Luxembourg's Council of Ministers has adopted a bill providing for the creation of a systemic risk committee.

The bill is intended to implement the recommendation of the European Systemic Risk Board (ESRB) from December 22, 2011, which urges member states to put in place a national macro prudential authority. Furthermore, the draft law implements the ESRB recommendation from April 4, 2014, on the intermediary objectives and instruments of macro-prudential policy.

As with the approach adopted in Germany and France, a systemic risk committee is to be established in the Grand Duchy, comprising authorities currently involved in the regulation and surveillance of the Luxembourg financial system, whose measures have an important influence on financial stability. These authorities include the ministry responsible for the financial center, the Central Bank of Luxembourg (BCL), the organization responsible for the supervision of the financial sector (CSSF), and the organization responsible for the supervision of the insurance sector (le Commissariat aux assurances).
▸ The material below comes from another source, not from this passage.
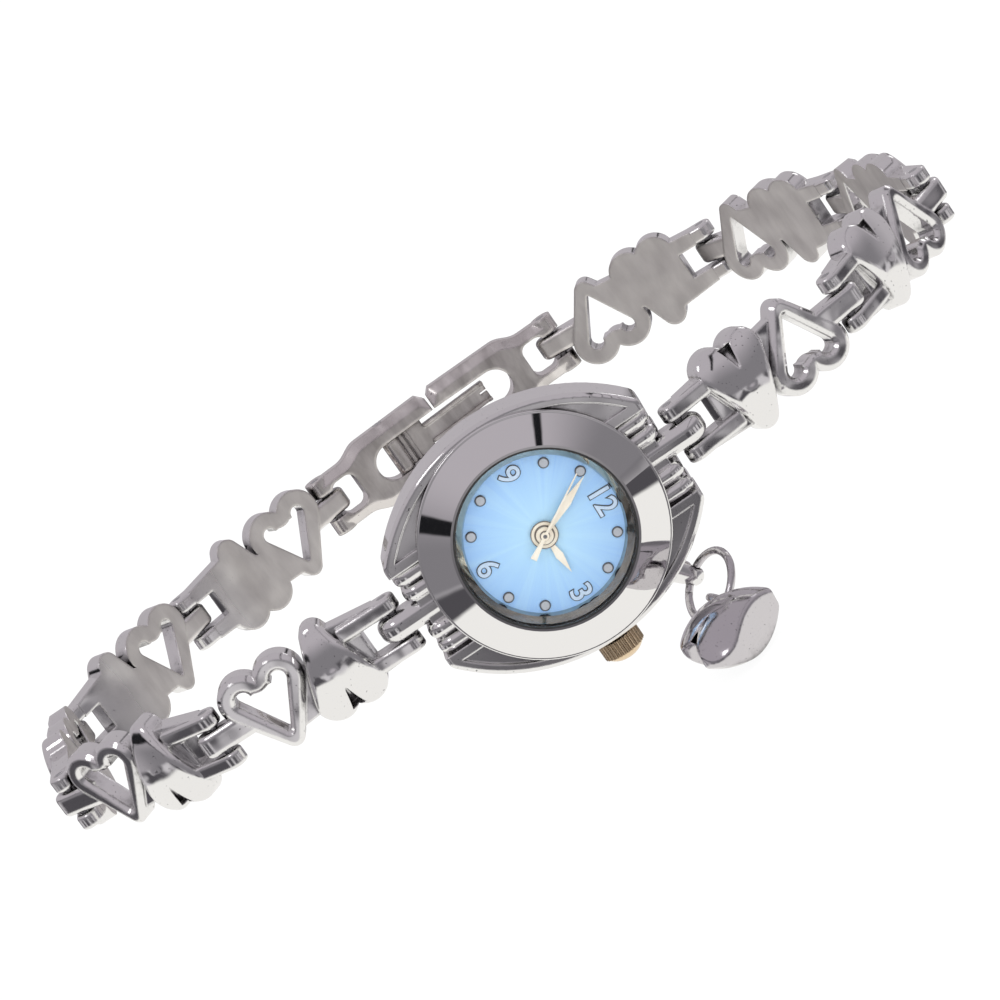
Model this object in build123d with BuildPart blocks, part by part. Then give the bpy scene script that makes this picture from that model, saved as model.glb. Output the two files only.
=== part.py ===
from build123d import *
import math
import os

os.makedirs("parts", exist_ok=True)

# Ladies' bracelet watch with heart links, lengths in millimetres.
# X runs from 6 to 12 o'clock, the dial faces -Y and +Z points to 9 o'clock.
# The origin is the middle of the case back, which faces the wrist along +Y.
# A plane's offset from Plane.XZ is a depth from the case back towards the dial.

# Case and its ends
case_half_width = 9.35
case_back_thickness = 0.5
corner_setback = 1.4
corner_half_width = 4.3
corner_round = 0.8
end_wall_setback = 2.05
case_bore_radius = 7.3
case_edge_round = 0.3
case_foot_round = 0.5
lip_width = 0.75
lip_height = 0.3
overrun = 1.0
ridge_setback = 1.45
ridge_width = 1.2
ridge_root_clearance = 0.2
ridge_round = 0.5
ridge_foot_depth = 0.7
ridge_drop = 0.3
ridge_corner_round = 1.1
ridge_places = (1.64, 2.92)

# Hinges shared by the lugs, the links and the clasp
pin_radius = 0.35
pin_seat_clearance = 0.01
pin_running_clearance = 0.05
tongue_half_width = 0.92
tongue_half_height = 0.82
tongue_overhang = 1.55
tongue_round = 0.4
slot_clearance = 0.2
ear_width = 1.2
ear_radius = 0.88
ear_length = 4.0
ear_round = 0.25
slot_depth = 2.6
lug_pin_reach = 12.2
lug_pin_depth = 2.25
lug_foot_depth = 0.95
lug_drop = 0.75
lug_round = 0.7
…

The committee will be tasked with contributing to maintaining the stability of the Luxembourg financial system as a whole, in particular with strengthening the resilience of the financial system. The committee will, in a unanimous vote, issue advice and recommendations to authorities represented in the committee, or to any part of the financial system.

The committee is to be presided over by the member of Government responsible for the financial center, and, in their absence, by the general director of the BCL.